Bernini vs. Borromini
Geni rivali nella Roma barocca
Con la sua esuberanza teatrale, la ricerca di un coinvolgimento emotivo nell’osservatore, le linee curve e i grandiosi effetti, lo stile Barocco si sviluppò a Roma a partire dal terzo decennio del Seicento con l’obiettivo da parte della Chiesa di persuadere eretici e dubbiosi a seguire i dettami della dottrina cattolica. Durante questo periodo storico artisti, architetti, scultori e pittori acquisirono una crescente importanza, fino a diventare il tramite indispensabile attraverso cui penetrare a fondo e con immediatezza nell’anima dei fedeli. In questo scenario si inseriscono due personalità completamente diverse tra loro e rivali, che hanno dominato la scena artistica romana del XVII secolo e influenzato la disciplina a livello internazionale anche nei secoli successivi: Gian Lorenzo Bernini e Francesco Borromini.

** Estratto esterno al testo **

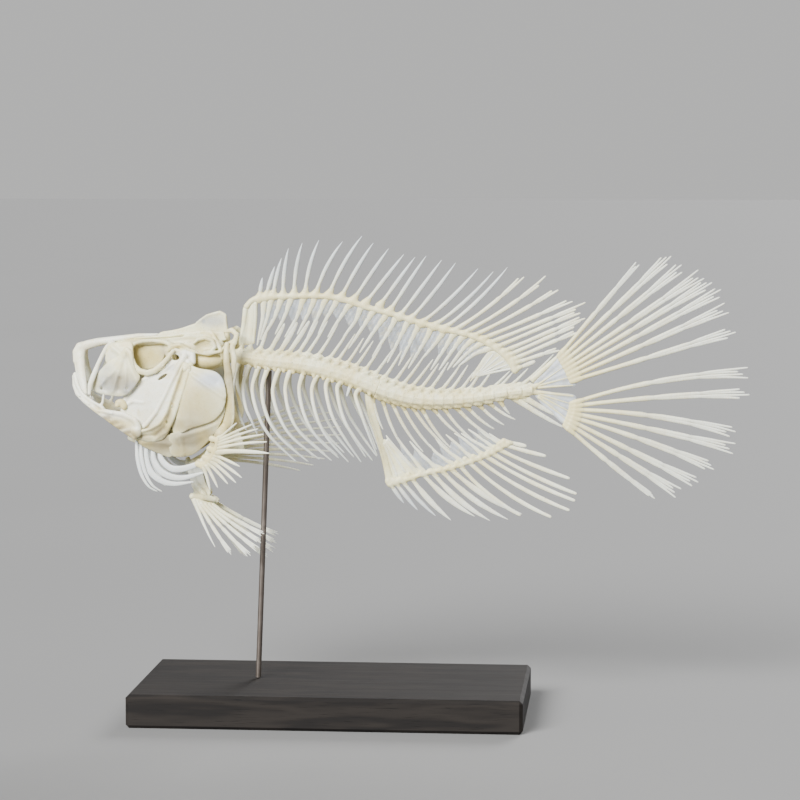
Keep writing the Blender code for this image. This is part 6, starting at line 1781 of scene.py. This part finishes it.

Bernini, di origine napoletana, visse fin dalla più giovane età in un ambiente privilegiato: il padre era infatti un celebre scultore, molto influente e conosciuto a Roma e, intuendo il grande talento del figlio, cercò in tutti i modi di presentarlo e farlo conoscere come un genio già fin da ragazzino. L’essere figlio d’arte, il carattere particolarmente carismatico e le indiscutibili capacità artistiche aiutarono Bernini a ottenere alcuni tra gli incarichi più importanti nei cantieri romani, tra i quali spiccano l’ideazione del colonnato di Piazza San Pietro, la costruzione della facciata di Palazzo Barberini, della Chiesa di Sant’Andrea al Quirinale e del Baldacchino di San Pietro.
Con un carattere più schivo e meno incline alla vita sociale, Borromini trascorse invece la prima parte della sua vita a Milano, dove lavorò come apprendista tra le guglie gotiche del Duomo, e arrivò a Roma a vent’anni. Operò da subito alla grande fabbrica di San Pietro, sotto la direzione di Bernini, ma il loro rapporto iniziò ben presto a disgregarsi a causa di crescenti contrasti.
Dal punto di vista artistico avevano infatti idee completamente diverse: Borromini, principalmente architetto, adottava un approccio solenne e rigoroso verso le sue opere, che presentavano proporzioni ben definite e più classiche, con geometrie ben precise e ripetute in maniera alternata, nonostante riuscisse anche a sperimentare soluzioni particolarmente innovative per il suo tempo, in aperto contrasto con l’estetica del Bernini, più apprezzata dai diversi papi che si erano avvicendati durante la sua carriera fino alla morte di Urbano VIII.
Con l’elezione di Papa Innocenzo X, nel 1644, Bernini venne allontanato dalla corte papale e il suo incarico venne assegnato a Borromini. Nonostante ciò, Bernini non si diede mai per vinto e riuscì a ottenere il prestigioso compito della costruzione della Fontana dei Quattro Fiumi, in piazza Navona, che rilanciò la sua carriera. Situata proprio di fronte alla Chiesa di Sant’Agnese in Agone, opera del Borromini, la fontana presenta dei particolari che si prenderebbero gioco dell’architetto e del suo stile: se si osserva con attenzione la statua che rappresenta il Rio de la Plata, infatti, sembra che questa sia spaventata dalla costruzione del Borromini e che porga le mani in avanti per paura che la Chiesa possa crollare da un momento all’altro, mentre la statua del Nilo avrebbe la testa velata per non vedere l’orrore della facciata.
Tuttavia, è evidente che si tratti solamente di una leggenda, poiché la Chiesa di Sant’Agnese in Agone venne terminata nel 1657, mentre la fontana era stata inaugurata già nel 1651. Ciò che invece è vera storia è l’infinita rivalità fra i due artisti, entrambi consapevoli del proprio talento, che produsse diversi screzi ma altrettanti capolavori ancora oggi visitabili nella Città Eterna.